Ketiga : Diceritakan oleh Ash Shoidalani dan Imam Al Haromain,
juga selainnya bahwa i’tikaf dianggap sah jika telah berdiam selama satu
hari atau mendekati waktu itu.
Keempat : Diceritakan
oleh Al Mutawalli dan selainnya yaitu disyaratkan i’tikaf lebih dari
separuh hari atau lebih dari separuh malam. Kerana kebiasaan mesti
dibezakan dengan ibadah. Jika seseorang duduk beberapa saat untuk
menunggu solat atau mendengarkan khutbah atau selain itu tidaklah
disebut i’tikaf, haruslah ada syarat berdiam lebih dari itu sehingga
terbezakanlah antara ibadah dan kebiasaan (adat). Demikian disebutkan
dalam Al Majmu’ Syarh Al Muhadzdzab 6: 513.[1]
Pendapat Jumhur Ulama
Sebagaimana dikemukakan di atas, jumhur (majoriti) ulama berpendapat
minima waktu i’tikaf adalah lahzhoh, yaitu hanya berdiam di masjid
beberapa saat. Demikian pendapat dalam madzhab Abu Hanifah, Asy Syafi’i
dan Ahmad.
Imam Nawawi berkata, “Waktu minima itikaf
sebagaimana dipilih oleh jumhur ulama cukup disyaratkan berdiam sesaat
di masjid. Berdiam di sini boleh jadi waktu yang lama dan boleh jadi
singkat hingga beberapa saat atau hanya sekejap hadir.” Lihat Al Majmu’
6: 489.
Alasan jumhur ulama:
1. I’tikaf dalam bahasa
Arab berarti iqomah (berdiam). Berdiam di sini bisa jadi dalam waktu
lama maupun singkat. Dalam syari’at tidak ada ketetapan khusus yang
membatasi waktu minima I’tikaf.
Ibnu Hazm rahimahullah
berkata, “I’tikaf dalam bahasa Arab berarti iqomah (berdiam). … Setiap
yang disebut berdiam di masjid dengan niatkan mendekatkan diri pada
Allah, maka dinamakan i’tikaf, baik dilakukan dalam waktu singkat atau
pun lama. Karena tidak ada dalil dari Al Qur’an maupun As Sunnah yang
membatasi waktu minimanya dengan bilangan tertentu atau menetapkannya
dengan waktu tertentu.” Lihat Al Muhalla, 5; 179.

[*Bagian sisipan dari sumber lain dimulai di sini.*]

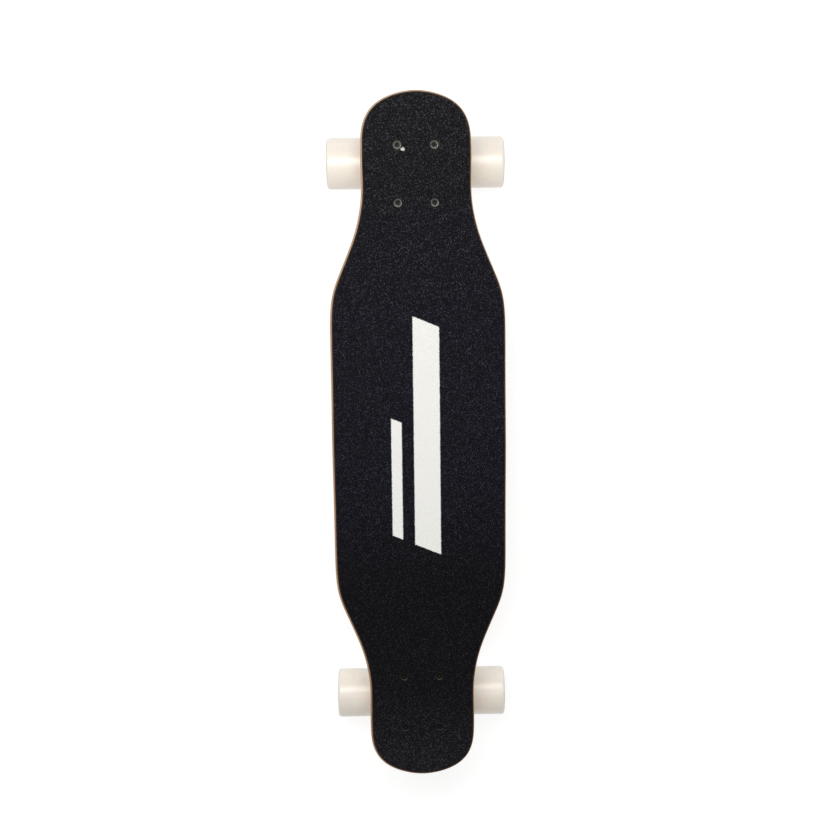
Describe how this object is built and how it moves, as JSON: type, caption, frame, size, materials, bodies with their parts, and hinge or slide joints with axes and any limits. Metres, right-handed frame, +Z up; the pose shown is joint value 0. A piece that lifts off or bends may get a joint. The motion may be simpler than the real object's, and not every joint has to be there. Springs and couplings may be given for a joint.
{
  "type": "electric skateboard",
  "caption": "Electric skateboard: flat cruiser deck with black grip tape, sprung trucks, cream urethane wheels, a hub motor and a battery enclosure underneath.",
  "frame": {"origin": "on the ground under the middle of the board", "axes": "+X to the right side, +Y to the nose, +Z up"},
  "size_m": [0.2046, 0.8002, 0.1013],
  "materials": {
    "maple": "sanded ply with a thin clear coat",
    "grip": "coarse black abrasive grip",
    "black_rubber": "matt",
    "cast_alloy": "die cast, tumbled",
    "alloy": "turned",
    "black_steel": "black oxide",
    "zinc_steel": "zinc plated",
    "bearing_steel": "ground",
    "black_urethane": "satin",
    "bushing_urethane": "satin",
    "wheel_urethane": "glossy cream urethane",
    "core_plastic": "moulded white",
    "case_plastic": "fine moulded texture",
    "button_plastic": "satin",
    "lens": "frosted",
    "cell_wrap": "shrink wrap",
    "holder_plastic": "moulded",
    "circuit_board": "solder mask",
    "lamination": "stacked sheet steel",
    "winding": "enamelled copper",
    "magnet": "nickel plated"
  },
  "bodies": {
    "board": {"deck": "maple", "grip_tape": "grip", "riser_pads": "black_rubber", "baseplates": "cast_alloy", "truck_bolts": "black_steel", "truck_locknuts": "zinc_steel", "kingpins": "zinc_steel", "kingpin_nuts": "zinc_steel", "bushing_washers": "zinc_steel", "pivot_cups": "black_urethane", "front_bushings": "bushing_urethane", "rear_bushings": "bushing_urethane", "enclosure": "case_plastic", "enclosure_gasket": "black_rubber", "enclosure_screws": "black_steel", "battery_cells": "cell_wrap", "cell_holders": "holder_plastic", "bms_board": "circuit_board", "esc_board": "circuit_board", "charge_port": "case_plastic", "charge_cap_pin": "zinc_steel", "indicator_lens": "lens", "button_housing": "case_plastic", "button_spring": "zinc_steel", "motor_cable_gland": "case_plastic"},
    "power_button": {"power_button": "button_plastic"},
    "charge_cap": {"charge_cap": "black_rubber"},
    "front_truck": {"front_hanger": "cast_alloy", "front_axle": "zinc_steel", "front_axle_nuts": "zinc_steel", "front_speed_washers": "zinc_steel", "front_inner_races": "bearing_steel", "front_bearing_spacers": "alloy"},
    "rear_truck": {"rear_hanger": "cast_alloy", "rear_axle": "zinc_steel", "rear_axle_nuts": "zinc_steel", "rear_speed_washers": "zinc_steel", "rear_inner_races": "bearing_steel", "rear_bearing_spacer": "alloy", "stator_core": "lamination", "stator_windings": "winding"},
    "front_left_wheel": {"front_left_tyre": "wheel_urethane", "front_left_core": "core_plastic", "front_left_outer_races": "bearing_steel"},
    "front_right_wheel": {"front_right_tyre": "wheel_urethane", "front_right_core": "core_plastic", "front_right_outer_races": "bearing_steel"},
    "rear_left_wheel": {"rear_left_tyre": "wheel_urethane", "rear_left_core": "core_plastic", "rear_left_outer_races": "bearing_steel"},
    "motor_wheel": {"motor_tyre": "wheel_urethane", "rotor_can": "alloy", "rotor_magnets": "magnet", "motor_cover": "alloy", "motor_cover_screws": "black_steel", "motor_outer_races": "bearing_steel"},
    "front_left_ball_set": {"front_left_bearing_balls": "bearing_steel"},
    "front_right_ball_set": {"front_right_bearing_balls": "bearing_steel"},
    "rear_left_ball_set": {"rear_left_bearing_balls": "bearing_steel"},
    "motor_ball_set": {"motor_bearing_balls": "bearing_steel"}
  },
  "joints": [
    {"name": "front_steer", "type": "hinge", "parent": "board", "child": "front_truck", "pos_m": [0, 0.29127, 0.05201], "axis": [0, 0.933, 0.3599], "range_deg": [-15, 15], "stiffness_Nm_per_rad": 60, "deforming": ["front_bushings"]},
    {"name": "rear_steer", "type": "hinge", "parent": "board", "child": "rear_truck", "pos_m": [0, -0.29127, 0.05201], "axis": [0, -0.933, 0.3599], "range_deg": [-15, 15], "stiffness_Nm_per_rad": 60, "deforming": ["rear_bushings"]},
    {"name": "front_left_spin", "type": "hinge", "parent": "front_truck", "child": "front_left_wheel", "pos_m": [-0.0798, 0.323, 0.0295], "axis": [1, 0, 0], "continuous": true},
    {"name": "front_right_spin", "type": "hinge", "parent": "front_truck", "child": "front_right_wheel", "pos_m": [0.0798, 0.323, 0.0295], "axis": [1, 0, 0], "continuous": true},
    {"name": "rear_left_spin", "type": "hinge", "parent": "rear_truck", "child": "rear_left_wheel", "pos_m": [-0.0798, -0.323, 0.0295], "axis": [1, 0, 0], "continuous": true},
    {"name": "motor_spin", "type": "hinge", "parent": "rear_truck", "child": "motor_wheel", "pos_m": [0.0798, -0.323, 0.0295], "axis": [1, 0, 0], "continuous": true},
    {"name": "front_left_ball_orbit", "type": "hinge", "parent": "front_truck", "child": "front_left_ball_set", "pos_m": [-0.0798, 0.323, 0.0295], "axis": [1, 0, 0], "continuous": true},
    {"name": "front_right_ball_orbit", "type": "hinge", "parent": "front_truck", "child": "front_right_ball_set", "pos_m": [0.0798, 0.323, 0.0295], "axis": [1, 0, 0], "continuous": true},
    {"name": "rear_left_ball_orbit", "type": "hinge", "parent": "rear_truck", "child": "rear_left_ball_set", "pos_m": [-0.0798, -0.323, 0.0295], "axis": [1, 0, 0], "continuous": true},
    {"name": "motor_ball_orbit", "type": "hinge", "parent": "rear_truck", "child": "motor_ball_set", "pos_m": [0.0798, -0.323, 0.0295], "axis": [1, 0, 0], "continuous": true},
    {"name": "power_button_press", "type": "slide", "parent": "board", "child": "power_button", "axis": [-1, 0, 0], "range_m": [0, 0.0015], "stiffness_N_per_m": 900, "springref_m": -0.0008, "deforming": ["button_spring"]},
    {"name": "charge_cap_hinge", "type": "hinge", "parent": "board", "child": "charge_cap", "pos_m": [0.0764, -0.095, 0.078], "axis": [0, -1, 0], "range_deg": [0, 100]}
  ],
  "couplings": [
    {"joint": "front_left_ball_orbit", "follows": "front_left_spin", "ratio": 0.6323},
    {"joint": "front_right_ball_orbit", "follows": "front_right_spin", "ratio": 0.6323},
    {"joint": "rear_left_ball_orbit", "follows": "rear_left_spin", "ratio": 0.6323},
    {"joint": "motor_ball_orbit", "follows": "motor_spin", "ratio": 0.6323}
  ]
}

2. Diriwayatkan oleh Ibnu Abi Syaibah dari Ya’la bin Umayyah radhiyallahu ‘anhu bahwa ia berkata,
إني لأمكث في المسجد الساعة ، وما أمكث إلا لأعتكف
“Aku pernah berdiam di masjid beberapa saat. Aku tidaklah berdiam
selain berniat beri’tikaf.” Demikian menjadi dalil Ibnu Hazm dalam Al
Muhalla 5: 179. Al Hafizh Ibnu Hajr juga menyebutkannya dalam Fathul
Bari lantas beliau mendiamkannya.
3. Allah Ta’ala berfirman,
وَأَنْتُمْ عَاكِفُونَ فِي الْمَسَاجِدِ
“Sedang kamu beri'tikaf dalam masjid”(QS. Al Baqarah: 187). Ibnu Hazm
berkata, “Allah Ta’ala tidak mengkhususkan jangka waktu tertentu untuk
beri’tikaf (dalam ayat ini). Dan Rabbmu tidaklah mungkin lupa.” Lihat Al
Muhalla, 5: 180.
Al Mardawi rahimahullah mengatakan, “Waktu
minima dikatakan i’tikaf pada i’tikaf yang sunnah atau i’tikaf yang
mutlak adalah selama disebut berdiam di masjid (walaupun hanya sesaat).”